Proposal: the quality of the applicant’s research proposal e.g. originality, proposed methodology, timeliness, importance, etc. (400 words)

Fit: the fit between the student and the project; between the project and the proposed supervisory HEI(s); and the fit with the CDT research environment, reflecting on any training required by the student and impact/partnership possibilities (400 words)

Supervision: the supervisory expertise available for the specific research project, with notification of any formal cross-institutional supervision arrangements within the CDT consortium HEIs, and including suggestions for further cross-CDT training

Ethics: any ethical issues attached to the research and the plans to be put in place to address these

CDT Review Process

Once applications to the CDT in Celtic Languages have been received by the deadline of 28th  February 2014 the applications and their HEI supporting statements will be read and assessed by the CDT Awards Committee, chaired by Prof. Mícheál Ó Mainnín of Queen’s University, Belfast, and comprised of representatives from all of the 12 consortium HEIs. The recommendations of the awards committee will then be communicated to the CDT Executive, and the Executive will finalise the awards.

We envisage approximately 5 studentships being awarded for commencing study during 2014-15. 

We aim to be able to announce awards and reserves in late April or early May, 2014.

CDT Competition Timetable

Before 14th  February: Applicants should have a conditional or unconditional acceptance to a PhD programme in the host HEI, bearing in mind the local processes and timelines for acceptance to the local programme.

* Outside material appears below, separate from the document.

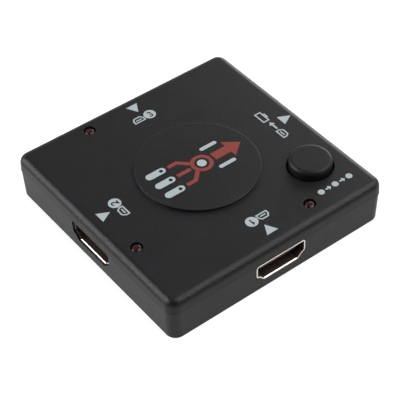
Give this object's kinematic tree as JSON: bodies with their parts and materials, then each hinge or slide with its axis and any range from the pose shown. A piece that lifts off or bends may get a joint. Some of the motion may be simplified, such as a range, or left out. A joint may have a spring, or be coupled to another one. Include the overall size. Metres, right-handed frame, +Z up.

14th February: By this date applicants should be informed whether the host HEI is nominating the applicant to the CDT competition.

26th February (10.00am) Deadline for completion and receipt of the completed CDT application at the UWTSD Postgraduate Research Office

28th February: Deadline for receipt of application forms and HEI Supporting Statements to the CDT studentship competition (central administration University of Glasgow).

March/April: Meetings of CDT Awards Committee and Executive.

Late April / early May: Announcement of awards and reserves.